What does the United States get out of this deal? On the promise of giving eight nuclear submarines to Australia 25 to 40 years down the line, the United States gets access to Australia as a base to support its naval fleet, air force and even soldiers. The White House uses the exact words that convey this: “As early as 2027, the United Kingdom and the United States plan to establish a rotational presence of one UK Astute class submarine and up to four US Virginia-class submarines at HMAS Stirling near Perth, Western Australia.” The phrase “rotational presence” has been used to provide Australia with the fig leaf that it is not offering the United States a naval base, as that would violate Australia’s long-standing position of not allowing foreign military bases on its soil. All the support structures required for such “rotations” are what a foreign military base would have. Therefore, the “rotational presence” would function as the bases of the United States.

Who is the target of the AUKUS alliance? It is explicit in all the writing on the subject and what all AUKUS leaders have said: China. In other words, this is a containment of China policy with South China and the Taiwan Strait as the key contested oceanic regions. Positioning United States naval ships, including its nuclear submarines armed with nuclear weapons, makes Australia a frontline state in the United States’ plans to contain China. Additionally, it creates pressure on most South East Asian countries that would like to stay out of any United States-versus-China contest in the South China Sea.

While the United State’s motivation to draft Australia as a frontline state against China is understandable, what is difficult to understand is what Australia gains from such an alignment. China is not only the biggest importer of Australian goods but also its biggest supplier. In other words, if the argument is that Australia is worried about Chinese attacks on its trade through the South China Sea, the bulk of this trade is with China. Why would China be mad enough to attack its own trade with Australia? For the United States, it makes eminent sense to get the whole Australian continent to host its forces much nearer China than its own territories, 8,000-9,000 miles away.

The United States, which already has Pacific Ocean bases in Hawaii and Guam, gets two anchor points in Australia and Japan, one to the north and the other to the south of the East Pacific Ocean region. It is an old-fashioned game of containment: one the United States played with its NATO, SEATO and CENTO military alliances after the Second World War.

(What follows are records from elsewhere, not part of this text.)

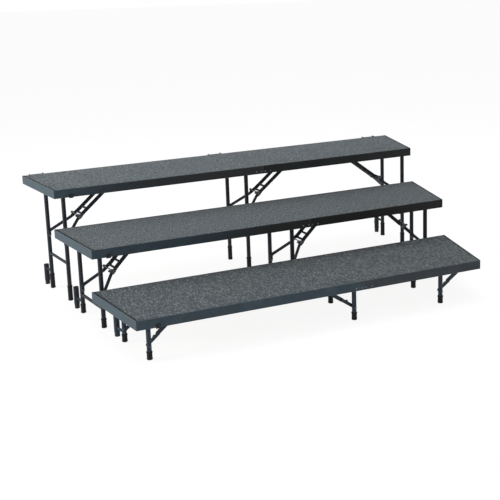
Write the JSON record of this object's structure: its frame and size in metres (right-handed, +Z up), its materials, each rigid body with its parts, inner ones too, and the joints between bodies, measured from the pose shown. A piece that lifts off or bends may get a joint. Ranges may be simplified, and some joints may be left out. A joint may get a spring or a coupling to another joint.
{
  "type": "choir riser",
  "caption": "Tiered standing riser: carpeted treads on steel rail frames, each carried by folding tubular leg frames with knee braces.",
  "frame": {"origin": "on the floor at the middle of the footprint", "axes": "+X along the treads to the right as seen from the front, +Y from the lowest tread to the highest, +Z up"},
  "size_m": [2.2988, 1.4046, 0.6106],
  "materials": {
    "rail_paint": "satin powder coat, dark slate",
    "leg_paint": "satin powder coat, black",
    "brace_paint": "satin powder coat, black",
    "bracket_paint": "satin powder coat, black",
    "foot_plastic": "matte moulded",
    "carpet": "short loop pile, mottled grey",
    "board": "plain plywood",
    "edging": "matte strip",
    "rivet_steel": "dull zinc"
  },
  "bodies": {
    "treads": {"rail_left_1": "rail_paint", "rail_right_1": "rail_paint", "deck_board_1": "board", "carpet_1": "carpet", "hinge_brackets_1": "bracket_paint", "rail_left_2": "rail_paint", "rail_right_2": "rail_paint", "deck_board_2": "board", "carpet_2": "carpet", "hinge_brackets_2": "bracket_paint", "rail_left_3": "rail_paint", "rail_right_3": "rail_paint", "deck_board_3": "board", "carpet_3": "carpet", "hinge_brackets_3": "bracket_paint", "splice_plates": "bracket_paint", "splice_rivets": "rivet_steel", "edging_strips": "edging", "brace_brackets": "bracket_paint", "rear_clips": "bracket_paint", "catch_plates": "bracket_paint"},
    "legs_1_left": {"leg_frame_1_left": "leg_paint", "feet_1_left": "foot_plastic"},
    "arms_1_left": {"brace_arms_1_left": "brace_paint"},
    "bars_1_left": {"brace_bars_1_left": "brace_paint"},
    "legs_1_middle": {"leg_frame_1_middle": "leg_paint", "feet_1_middle": "foot_plastic"},
    "arms_1_middle": {"brace_arms_1_middle": "brace_paint"},
    "bars_1_middle": {"brace_bars_1_middle": "brace_paint"},
    "legs_1_right": {"leg_frame_1_right": "leg_paint", "feet_1_right": "foot_plastic"},
    "arms_1_right": {"brace_arms_1_right": "brace_paint"},
    "bars_1_right": {"brace_bars_1_right": "brace_paint"},
    "legs_2_left": {"leg_frame_2_left": "leg_paint", "feet_2_left": "foot_plastic"},
    "arms_2_left": {"brace_arms_2_left": "brace_paint"},
    "bars_2_left": {"brace_bars_2_left": "brace_paint"},
    "legs_2_middle": {"leg_frame_2_middle": "leg_paint", "feet_2_middle": "foot_plastic"},
    "arms_2_middle": {"brace_arms_2_middle": "brace_paint"},
    "bars_2_middle": {"brace_bars_2_middle": "brace_paint"},
    "legs_2_right": {"leg_frame_2_right": "leg_paint", "feet_2_right": "foot_plastic"},
    "arms_2_right": {"brace_arms_2_right": "brace_paint"},
    "bars_2_right": {"brace_bars_2_right": "brace_paint"},
    "legs_3_left": {"leg_frame_3_left": "leg_paint", "feet_3_left": "foot_plastic"},
    "arms_3_left": {"brace_arms_3_left": "brace_paint"},
    "bars_3_left": {"brace_bars_3_left": "brace_paint"},
    "legs_3_middle": {"leg_frame_3_middle": "leg_paint", "feet_3_middle": "foot_plastic"},
    "arms_3_middle": {"brace_arms_3_middle": "brace_paint"},
    "bars_3_middle": {"brace_bars_3_middle": "brace_paint"},
    "legs_3_right": {"leg_frame_3_right": "leg_paint", "feet_3_right": "foot_plastic"},
    "arms_3_right": {"brace_arms_3_right": "brace_paint"},
    "bars_3_right": {"brace_bars_3_right": "brace_paint"}
  },
  "joints": [
    {"name": "fold_1_left", "type": "hinge", "parent": "treads", "child": "legs_1_left", "pos_m": [-0.85249, -0.52143, 0.1672], "axis": [0.204, -0.979, 0], "range_deg": [0, 90]},
    {"name": "bars_turn_1_left", "type": "hinge", "parent": "treads", "child": "bars_1_left", "pos_m": [-0.70565, -0.49083, 0.1672], "axis": [0.204, -0.979, 0], "range_deg": [-34.63, 0]},
    {"name": "arms_turn_1_left", "type": "hinge", "parent": "legs_1_left", "child": "arms_1_left", "pos_m": [-0.85249, -0.52143, 0.064], "axis": [0.204, -0.979, 0], "range_deg": [0, 55.57]},
    {"name": "fold_1_middle", "type": "hinge", "parent": "treads", "child": "legs_1_middle", "pos_m": [0.193, -0.5188, 0.1672], "axis": [0, 1, 0], "range_deg": [0, 90]},
    {"name": "bars_turn_1_middle", "type": "hinge", "parent": "treads", "child": "bars_1_middle", "pos_m": [0.043, -0.5188, 0.1672], "axis": [0, 1, 0], "range_deg": [-34.63, 0]},
    {"name": "arms_turn_1_middle", "type": "hinge", "parent": "legs_1_middle", "child": "arms_1_middle", "pos_m": [0.193, -0.5188, 0.064], "axis": [0, 1, 0], "range_deg": [0, 55.57]},
    {"name": "fold_1_right", "type": "hinge", "parent": "treads", "child": "legs_1_right", "pos_m": [0.681, -0.5188, 0.1672], "axis": [0, -1, 0], "range_deg": [0, 90]},
    {"name": "bars_turn_1_right", "type": "hinge", "parent": "treads", "child": "bars_1_right", "pos_m": [0.831, -0.5188, 0.1672], "axis": [0, -1, 0], "range_deg": [-34.63, 0]},
    {"name": "arms_turn_1_right", "type": "hinge", "parent": "legs_1_right", "child": "arms_1_right", "pos_m": [0.681, -0.5188, 0.064], "axis": [0, -1, 0], "range_deg": [0, 55.57]},
    {"name": "fold_2_left", "type": "hinge", "parent": "treads", "child": "legs_2_left", "pos_m": [-0.95249, -0.06423, 0.3704], "axis": [0.204, -0.979, 0], "range_deg": [0, 87]},
    {"name": "bars_turn_2_left", "type": "hinge", "parent": "treads", "child": "bars_2_left", "pos_m": [-0.71166, -0.01405, 0.3704], "axis": [0.204, -0.979, 0], "range_deg": [-41.85, 0]},
    {"name": "arms_turn_2_left", "type": "hinge", "parent": "legs_2_left", "child": "arms_2_left", "pos_m": [-0.95249, -0.06423, 0.122], "axis": [0.204, -0.979, 0], "range_deg": [0, 41.34]},
    {"name": "fold_2_middle", "type": "hinge", "parent": "treads", "child": "legs_2_middle", "pos_m": [0.06911, -0.06208, 0.3704], "axis": [0.0872, -0.9962, 0], "range_deg": [0, 90]},
    {"name": "bars_turn_2_middle", "type": "hinge", "parent": "treads", "child": "bars_2_middle", "pos_m": [0.31417, -0.04063, 0.3704], "axis": [0.0872, -0.9962, 0], "range_deg": [-42.47, 0]},
    {"name": "arms_turn_2_middle", "type": "hinge", "parent": "legs_2_middle", "child": "arms_2_middle", "pos_m": [0.06911, -0.06208, 0.122], "axis": [0.0872, -0.9962, 0], "range_deg": [0, 41.95]},
    {"name": "fold_2_right", "type": "hinge", "parent": "treads", "child": "legs_2_right", "pos_m": [0.91935, -0.06586, 0.3704], "axis": [0.2588, 0.9659, 0], "range_deg": [0, 90]},
    {"name": "bars_turn_2_right", "type": "hinge", "parent": "treads", "child": "bars_2_right", "pos_m": [0.68173, -0.00219, 0.3704], "axis": [0.2588, 0.9659, 0], "range_deg": [-42.47, 0]},
    {"name": "arms_turn_2_right", "type": "hinge", "parent": "legs_2_right", "child": "arms_2_right", "pos_m": [0.91935, -0.06586, 0.122], "axis": [0.2588, 0.9659, 0], "range_deg": [0, 41.95]},
    {"name": "fold_3_left", "type": "hinge", "parent": "treads", "child": "legs_3_left", "pos_m": [-1.02849, 0.39297, 0.5736], "axis": [0.204, -0.979, 0], "range_deg": [0, 86.5]},
    {"name": "bars_turn_3_left", "type": "hinge", "parent": "treads", "child": "bars_3_left", "pos_m": [-0.71326, 0.45865, 0.5736], "axis": [0.204, -0.979, 0], "range_deg": [-37.01, 0]},
    {"name": "arms_turn_3_left", "type": "hinge", "parent": "legs_3_left", "child": "arms_3_left", "pos_m": [-1.02849, 0.39297, 0.303], "axis": [0.204, -0.979, 0], "range_deg": [0, 46.08]},
    {"name": "fold_3_middle", "type": "hinge", "parent": "treads", "child": "legs_3_middle", "pos_m": [0.00311, 0.39512, 0.5736], "axis": [0.0872, -0.9962, 0], "range_deg": [0, 90]},
    {"name": "bars_turn_3_middle", "type": "hinge", "parent": "treads", "child": "bars_3_middle", "pos_m": [0.32388, 0.42319, 0.5736], "axis": [0.0872, -0.9962, 0], "range_deg": [-37.66, 0]},
    {"name": "arms_turn_3_middle", "type": "hinge", "parent": "legs_3_middle", "child": "arms_3_middle", "pos_m": [0.00311, 0.39512, 0.303], "axis": [0.0872, -0.9962, 0], "range_deg": [0, 46.88]},
    {"name": "fold_3_right", "type": "hinge", "parent": "treads", "child": "legs_3_right", "pos_m": [1.02536, 0.39552, 0.5736], "axis": [0.0349, 0.9994, 0], "range_deg": [0, 84]},
    {"name": "bars_turn_3_right", "type": "hinge", "parent": "treads", "child": "bars_3_right", "pos_m": [0.70356, 0.40676, 0.5736], "axis": [0.0349, 0.9994, 0], "range_deg": [-36.55, 0]},
    {"name": "arms_turn_3_right", "type": "hinge", "parent": "legs_3_right", "child": "arms_3_right", "pos_m": [1.02536, 0.39552, 0.303], "axis": [0.0349, 0.9994, 0], "range_deg": [0, 45.51]}
  ],
  "couplings": [
    {"joint": "bars_turn_1_left", "follows": "fold_1_left", "ratio": -0.38364},
    {"joint": "arms_turn_1_left", "follows": "fold_1_left", "ratio": 0.61636},
    {"joint": "bars_turn_1_middle", "follows": "fold_1_middle", "ratio": -0.38364},
    {"joint": "arms_turn_1_middle", "follows": "fold_1_middle", "ratio": 0.61636},
    {"joint": "bars_turn_1_right", "follows": "fold_1_right", "ratio": -0.38364},
    {"joint": "arms_turn_1_right", "follows": "fold_1_right", "ratio": 0.61636},
    {"joint": "bars_turn_2_left", "follows": "fold_2_left", "ratio": -0.47987},
    {"joint": "arms_turn_2_left", "follows": "fold_2_left", "ratio": 0.47401},
    {"joint": "bars_turn_2_middle", "follows": "fold_2_middle", "ratio": -0.47079},
    {"joint": "arms_turn_2_middle", "follows": "fold_2_middle", "ratio": 0.46505},
    {"joint": "bars_turn_2_right", "follows": "fold_2_right", "ratio": -0.47079},
    {"joint": "arms_turn_2_right", "follows": "fold_2_right", "ratio": 0.46505},
    {"joint": "bars_turn_3_left", "follows": "fold_3_left", "ratio": -0.42672},
    {"joint": "arms_turn_3_left", "follows": "fold_3_left", "ratio": 0.5316},
    {"joint": "bars_turn_3_middle", "follows": "fold_3_middle", "ratio": -0.41731},
    {"joint": "arms_turn_3_middle", "follows": "fold_3_middle", "ratio": 0.51979},
    {"joint": "bars_turn_3_right", "follows": "fold_3_right", "ratio": -0.43391},
    {"joint": "arms_turn_3_right", "follows": "fold_3_right", "ratio": 0.54062}
  ]
}
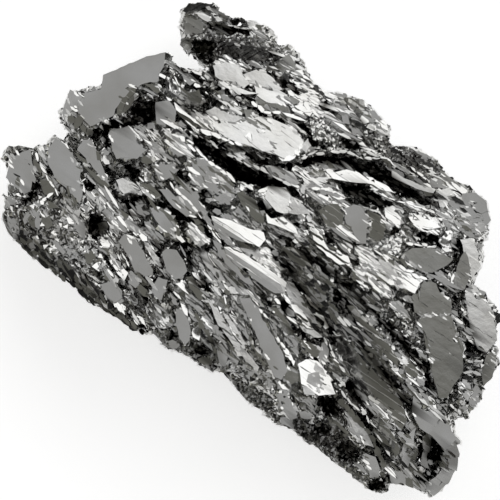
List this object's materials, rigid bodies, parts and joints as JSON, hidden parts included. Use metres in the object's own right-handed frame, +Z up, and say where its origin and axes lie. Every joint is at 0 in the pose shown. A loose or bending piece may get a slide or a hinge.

The problem the United States has today is that even countries like India, despite their issues with China, are not signing up with it in a military alliance. In particular, the United States is now in an economic war not just with Russia and China but with many countries, from Cuba and Iran to Iraq, Afghanistan, Syria, Venezuela and Somalia. India was willing to join the United States, Australia and Japan in the Quad and participate in military exercises. But it backed off from Quad as a military alliance. That is why there is pressure on Australia to partner with the United States militarily, particularly in South East Asia.

We still have to understand what is in the recent deal for Australia. It may get five (3+potentially 2 more) Virginia-class nuclear submarines second-hand, but even that is subject to United States Congress approval. Those who follow United States politics know it is currently treaty incapable. In recent years, it has not ratified a single treaty, be they on global warming or laws of the seas. The other eight nuclear submarines are a good 25 to 35 years away. And who knows what the world would look like so far down the line.

Why—if naval security was its objective—did Australia choose an iffy nuclear submarine agreement with the United States over the sure-shot supply of French submarines? This is the question the former Australian prime ministers Malcolm Turnbull and Paul Keating have asked. The deal makes sense only if Australia now sees itself as a cog in the United States’ wheel in the South East Asian region and accepts its vision of naval power projection in a region it shares. The vision is that settler colonial and ex-colonial powers—the G7 and AUKUS—should be the ones who make the rules of the current international order. Behind the talk of a “rules-based international order” is the nailed fist of the United States in the form of NATO and AUKUS. This is what Australia’s nuclear submarine deal really means.